Op een avond om half tien begon ik te schrijven wat ik u ga voorlezen. Toen ik de eerste zinnen op papier zag staan werd ik mij bewust dat ze totaal anders waren dan al wat ik tot dan toe geschreven had. Het was alsof ik een nieuwe taal machtig was geworden, een taal die ik niet meer zelf samenstelde, maar die uit mij vloeide, gudste. Ik zal geen poging doen om die onvergetelijke dronkenschap te beschrijven. De woorden die ik er voor gebruiken zou zouden u overdreven voorkomen en mij te zwak. Maar, het mag oneerbiedig en verwaand klinken, al wat ik ooit las en meende te verstaan van de mystieke ervaring van heiligen en visionairs, heeft mij overtuigd dat ik iets dergelijks heb doorgemaakt, op een profaan vlak dan.

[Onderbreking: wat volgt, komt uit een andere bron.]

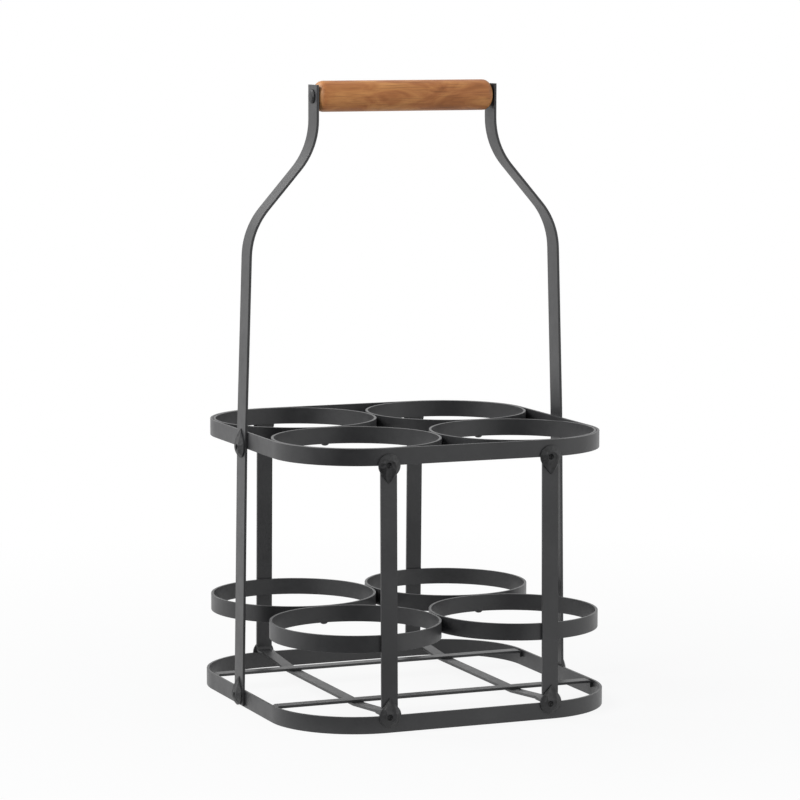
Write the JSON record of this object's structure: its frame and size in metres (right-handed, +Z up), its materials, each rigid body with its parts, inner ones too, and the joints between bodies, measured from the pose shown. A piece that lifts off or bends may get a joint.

Nog twee korte opmerkingen. Er is veel geschreven over deze verhalen en waarschijnlijk verblind door de stilistische verrassing ervan, heeft men niet gezien hoe nauw hun figuren

verwant zijn met die van de krantenvrouw en de mislezer van Marnix Gijsen en menig ander deerniswekkend volkstype uit de poezie van de groep van het tijdschrift De Gemeenschap. Men heeft niet gezien dat het motto van deze verhalen in Wies Moens staat: ‘Knielen zal ik tussen simpele luiden’.

Men heeft ook honderdmaal geschreven dat de schrijver verhaalt zoals een man uit het volk. Tijdens de mystieke ervaring waarover ik sprak was ik nooit zelf aan het woord. Soms zag ik duidelijk mensen van bij ons, soms hoorde ik alleen maar zeer typische stemmen. Hun sterk geïndividualiseerde wijze van spreken, traag en bedachtzaam, bruusk en hard, teder, bedwongen, krakend, bevend, gaf mij woorden, zinnen en ritmen in die alleen van die stem konden zijn. Als ik de bundel getiteld heb Volk, betekende dat voor mij niet alleen dat hij het volk beschrijft, maar dat hij door het volk wordt verteld, dat in de plaats van de literator het volk zelf zich artistiek uitspreekt.